Filìa. Qui ci spostiamo un po’. Filìa indica amicizia. Essa parla di legame, di complicità, di vicinanza. Il filò-sofo è l’amico (filòs) del sapere (sophìa). È colui che cerca la conoscenza. La luce (phòs) della conoscenza. Noi siamo mente.

In una relazione di coppia non può mancare l’amicizia. Due coniugi hanno bisogno di complicità per costruire il loro progetto di vita. Hanno bisogno di vivere una relazione che permetta loro di sapere che ciascuno può contare sull’altro. Proprio come due amici. Due fratelli. Hanno bisogno di sentirsi rassicurati che l’altro c’è. Nella buona e nella cattiva sorte. L’amico si vede al momento del bisogno, diciamo. Oppure: chi trova un amico trova un tesoro. Vedete quanto spazio ha l’amicizia nel nostro pensiero. Perfino nel Vangelo incontriamo Gesù che, parlando con i suoi, dice: Non vi chiamo più servi (...) ma vi ho chiamato amici.[1] Tanta è l’intimità, il legame che vuole instaurare con i suoi.

 

Agàpe. È la terza parola. La terza faccia dell’amore. Noi siamo spirito. Agàpe è comunità di spirito. Vicinanza di anime. Intimità spirituale. È la capacità di condividere valori e pensieri. È condivisone della ricerca di senso. Del senso della vita. Del significato che vogliamo dare al nostro stare insieme. Al camminare insieme, lungo la medesima strada. Che è la strada della vita. È il desiderio di condividere la nostra ricerca: la ricerca dell’uno per l’altro. È un dialogo aperto con la Vita (con Dio - per chi alla Vita può dare questo nome). La capacità di dirle grazie per averci fatto incontrare. E di chiederle di aiutarci a non perderci. Anche, e soprattutto, quando difficoltà, ostacoli, incomprensioni ci offuscano lo sguardo. Ci fanno perdere l’orientamento.

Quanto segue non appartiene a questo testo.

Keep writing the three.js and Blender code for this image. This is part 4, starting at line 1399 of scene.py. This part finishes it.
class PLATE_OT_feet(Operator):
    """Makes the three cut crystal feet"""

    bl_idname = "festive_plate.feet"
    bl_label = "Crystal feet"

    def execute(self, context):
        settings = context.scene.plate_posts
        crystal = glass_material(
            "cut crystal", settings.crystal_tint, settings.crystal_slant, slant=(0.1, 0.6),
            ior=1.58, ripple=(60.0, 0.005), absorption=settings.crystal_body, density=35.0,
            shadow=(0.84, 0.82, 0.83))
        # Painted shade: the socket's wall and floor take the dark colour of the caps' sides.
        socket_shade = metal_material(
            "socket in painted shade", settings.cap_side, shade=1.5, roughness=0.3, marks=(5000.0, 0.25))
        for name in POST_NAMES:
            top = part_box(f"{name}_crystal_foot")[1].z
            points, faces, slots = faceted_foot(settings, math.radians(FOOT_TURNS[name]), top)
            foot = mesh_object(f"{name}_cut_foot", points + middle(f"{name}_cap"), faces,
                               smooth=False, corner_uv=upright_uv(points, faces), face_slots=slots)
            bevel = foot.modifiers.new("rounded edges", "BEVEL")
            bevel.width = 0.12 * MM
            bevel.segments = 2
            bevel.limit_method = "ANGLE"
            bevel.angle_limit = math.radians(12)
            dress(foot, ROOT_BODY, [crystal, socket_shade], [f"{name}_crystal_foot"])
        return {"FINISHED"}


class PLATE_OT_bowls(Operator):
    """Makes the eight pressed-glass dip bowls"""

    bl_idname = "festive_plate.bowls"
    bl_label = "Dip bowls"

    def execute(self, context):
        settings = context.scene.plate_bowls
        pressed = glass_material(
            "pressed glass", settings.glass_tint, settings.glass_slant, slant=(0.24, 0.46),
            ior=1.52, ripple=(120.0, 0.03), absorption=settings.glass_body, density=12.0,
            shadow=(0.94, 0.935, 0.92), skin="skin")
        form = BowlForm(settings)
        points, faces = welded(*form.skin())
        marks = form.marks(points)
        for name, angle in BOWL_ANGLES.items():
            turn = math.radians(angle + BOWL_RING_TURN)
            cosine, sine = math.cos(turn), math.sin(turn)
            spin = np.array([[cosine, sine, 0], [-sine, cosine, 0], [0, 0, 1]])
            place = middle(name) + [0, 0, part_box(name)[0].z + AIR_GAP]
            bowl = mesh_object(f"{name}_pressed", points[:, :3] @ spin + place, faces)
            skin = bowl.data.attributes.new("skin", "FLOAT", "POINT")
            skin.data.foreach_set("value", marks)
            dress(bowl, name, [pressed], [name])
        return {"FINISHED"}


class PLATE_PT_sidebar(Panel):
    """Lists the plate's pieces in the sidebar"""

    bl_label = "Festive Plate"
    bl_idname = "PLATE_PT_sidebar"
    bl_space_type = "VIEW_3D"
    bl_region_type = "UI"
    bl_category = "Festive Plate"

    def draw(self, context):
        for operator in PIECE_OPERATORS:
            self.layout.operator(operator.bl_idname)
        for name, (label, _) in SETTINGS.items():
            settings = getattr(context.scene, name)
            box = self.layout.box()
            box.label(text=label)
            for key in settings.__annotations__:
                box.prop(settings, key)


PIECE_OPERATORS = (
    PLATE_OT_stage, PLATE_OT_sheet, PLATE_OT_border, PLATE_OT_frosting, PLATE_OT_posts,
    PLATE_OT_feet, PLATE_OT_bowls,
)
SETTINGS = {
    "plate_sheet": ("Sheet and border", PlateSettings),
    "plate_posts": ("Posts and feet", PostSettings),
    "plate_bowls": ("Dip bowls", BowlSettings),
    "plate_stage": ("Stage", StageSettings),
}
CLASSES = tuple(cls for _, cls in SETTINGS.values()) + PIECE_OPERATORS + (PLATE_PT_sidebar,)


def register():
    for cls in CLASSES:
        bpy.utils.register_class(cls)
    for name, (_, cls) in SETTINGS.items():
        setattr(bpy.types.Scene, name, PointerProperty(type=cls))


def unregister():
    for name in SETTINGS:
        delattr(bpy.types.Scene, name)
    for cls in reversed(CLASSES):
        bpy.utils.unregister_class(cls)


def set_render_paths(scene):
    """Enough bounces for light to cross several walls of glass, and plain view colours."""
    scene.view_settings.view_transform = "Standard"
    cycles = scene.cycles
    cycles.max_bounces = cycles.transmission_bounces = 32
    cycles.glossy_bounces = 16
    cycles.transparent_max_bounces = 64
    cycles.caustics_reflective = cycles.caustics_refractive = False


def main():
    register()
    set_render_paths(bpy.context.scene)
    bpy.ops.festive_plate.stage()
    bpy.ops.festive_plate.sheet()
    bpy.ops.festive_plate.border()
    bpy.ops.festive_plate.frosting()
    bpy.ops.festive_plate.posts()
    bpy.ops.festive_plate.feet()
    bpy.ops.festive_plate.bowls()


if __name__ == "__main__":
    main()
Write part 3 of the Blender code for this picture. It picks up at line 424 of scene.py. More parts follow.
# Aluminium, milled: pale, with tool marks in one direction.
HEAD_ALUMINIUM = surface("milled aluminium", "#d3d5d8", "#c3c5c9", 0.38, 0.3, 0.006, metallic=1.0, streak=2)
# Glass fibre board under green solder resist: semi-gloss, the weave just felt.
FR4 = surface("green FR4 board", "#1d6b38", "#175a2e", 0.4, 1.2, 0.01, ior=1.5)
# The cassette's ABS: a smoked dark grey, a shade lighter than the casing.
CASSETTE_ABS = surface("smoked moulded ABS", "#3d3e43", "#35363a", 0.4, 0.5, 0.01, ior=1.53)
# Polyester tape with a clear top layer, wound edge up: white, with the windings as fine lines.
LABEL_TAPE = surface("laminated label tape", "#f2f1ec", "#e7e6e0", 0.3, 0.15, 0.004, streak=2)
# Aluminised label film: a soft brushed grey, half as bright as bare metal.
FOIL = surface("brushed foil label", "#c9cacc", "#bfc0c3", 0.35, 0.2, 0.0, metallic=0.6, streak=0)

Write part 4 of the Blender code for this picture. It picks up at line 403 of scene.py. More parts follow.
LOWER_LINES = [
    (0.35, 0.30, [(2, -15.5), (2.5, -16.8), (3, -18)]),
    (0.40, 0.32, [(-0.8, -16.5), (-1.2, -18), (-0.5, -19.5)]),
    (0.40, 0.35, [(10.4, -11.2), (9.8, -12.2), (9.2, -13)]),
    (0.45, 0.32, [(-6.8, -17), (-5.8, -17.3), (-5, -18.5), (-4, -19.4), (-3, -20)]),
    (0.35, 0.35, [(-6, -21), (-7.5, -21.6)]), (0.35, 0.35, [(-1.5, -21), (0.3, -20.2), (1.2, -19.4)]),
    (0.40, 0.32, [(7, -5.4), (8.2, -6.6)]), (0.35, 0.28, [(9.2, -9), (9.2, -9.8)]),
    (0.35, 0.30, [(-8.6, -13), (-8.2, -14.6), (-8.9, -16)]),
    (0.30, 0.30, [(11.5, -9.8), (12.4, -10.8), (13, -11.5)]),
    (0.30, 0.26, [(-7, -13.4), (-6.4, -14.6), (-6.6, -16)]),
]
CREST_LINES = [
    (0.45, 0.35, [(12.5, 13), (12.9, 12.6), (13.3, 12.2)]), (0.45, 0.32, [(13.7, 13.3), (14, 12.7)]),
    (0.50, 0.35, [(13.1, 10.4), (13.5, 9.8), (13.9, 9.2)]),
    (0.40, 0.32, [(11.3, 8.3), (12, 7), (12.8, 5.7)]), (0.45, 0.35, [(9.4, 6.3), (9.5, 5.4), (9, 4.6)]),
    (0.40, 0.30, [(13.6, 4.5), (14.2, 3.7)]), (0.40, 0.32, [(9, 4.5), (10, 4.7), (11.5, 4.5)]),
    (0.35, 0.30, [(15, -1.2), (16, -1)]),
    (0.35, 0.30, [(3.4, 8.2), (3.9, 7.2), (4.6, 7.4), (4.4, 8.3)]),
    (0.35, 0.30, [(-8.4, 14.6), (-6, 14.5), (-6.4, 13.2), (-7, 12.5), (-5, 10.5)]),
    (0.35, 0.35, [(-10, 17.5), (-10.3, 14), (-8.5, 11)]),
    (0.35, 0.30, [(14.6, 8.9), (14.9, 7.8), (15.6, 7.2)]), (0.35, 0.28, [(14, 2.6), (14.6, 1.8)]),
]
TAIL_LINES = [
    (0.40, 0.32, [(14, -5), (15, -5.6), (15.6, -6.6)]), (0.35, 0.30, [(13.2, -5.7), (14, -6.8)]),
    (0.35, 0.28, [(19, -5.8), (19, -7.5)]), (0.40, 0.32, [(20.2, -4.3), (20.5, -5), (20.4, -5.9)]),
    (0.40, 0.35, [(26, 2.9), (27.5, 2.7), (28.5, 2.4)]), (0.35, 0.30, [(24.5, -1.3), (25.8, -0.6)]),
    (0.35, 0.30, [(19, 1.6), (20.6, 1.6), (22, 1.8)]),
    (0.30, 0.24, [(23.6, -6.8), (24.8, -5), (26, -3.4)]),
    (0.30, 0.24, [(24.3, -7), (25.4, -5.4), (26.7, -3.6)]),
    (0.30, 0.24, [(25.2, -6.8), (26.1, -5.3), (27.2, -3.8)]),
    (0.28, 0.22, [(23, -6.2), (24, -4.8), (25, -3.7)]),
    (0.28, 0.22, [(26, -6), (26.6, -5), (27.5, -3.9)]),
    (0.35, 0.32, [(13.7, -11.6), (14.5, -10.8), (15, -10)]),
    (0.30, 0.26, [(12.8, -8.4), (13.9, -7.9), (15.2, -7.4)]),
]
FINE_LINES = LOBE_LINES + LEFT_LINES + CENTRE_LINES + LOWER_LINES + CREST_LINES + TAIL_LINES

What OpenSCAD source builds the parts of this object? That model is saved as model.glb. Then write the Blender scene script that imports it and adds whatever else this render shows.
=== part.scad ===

Questa faccia dell’amore è così grande che quando la Bibbia cerca di dare una definizione di Dio, sa dire solo Dio è Agàpe (= Amore).[2]

 

Allora il nostro non ti amo più? O il non ci amiamo più?

Per ora solo due pensieri. Il Primo. Quando diciamo queste parole, di solito intendiamo dire ‘semplicemente’ che tra noi non c’è più èros. La passione. L’attrazione fisica. Ma il punto – e questo è il secondo pensiero – è che l’AMORE ha bisogno di essere coltivato in tutte e tre le sue dimensioni: perché noi siamo corpo, mente e anima.[3] L’èros da solo non sopravvive a lungo. Una relazione di coppia fondata solo sull’attrazione fisica non regge.

Allora non è che non ci amiamo più. La verità è che ci siamo piaciuti, sì. Anche molto. Eravamo attratti l’uno dall’altro. Ma non ci amavamo. Non ci siamo mai amati. Nel senso vero dell’amore.

 

Queste parole sono dure, lo so. Ma una coppia che inizia il suo viaggio non può non dirsele. Solo con il coraggio della verità ci prendiamo cura sul serio di noi e del nostro rapporto.

 

[1] Gv 15,15

[2] 1 Gv 4,8

[3] La mente e l’anima, Vol. 1, pag. 28 e segg.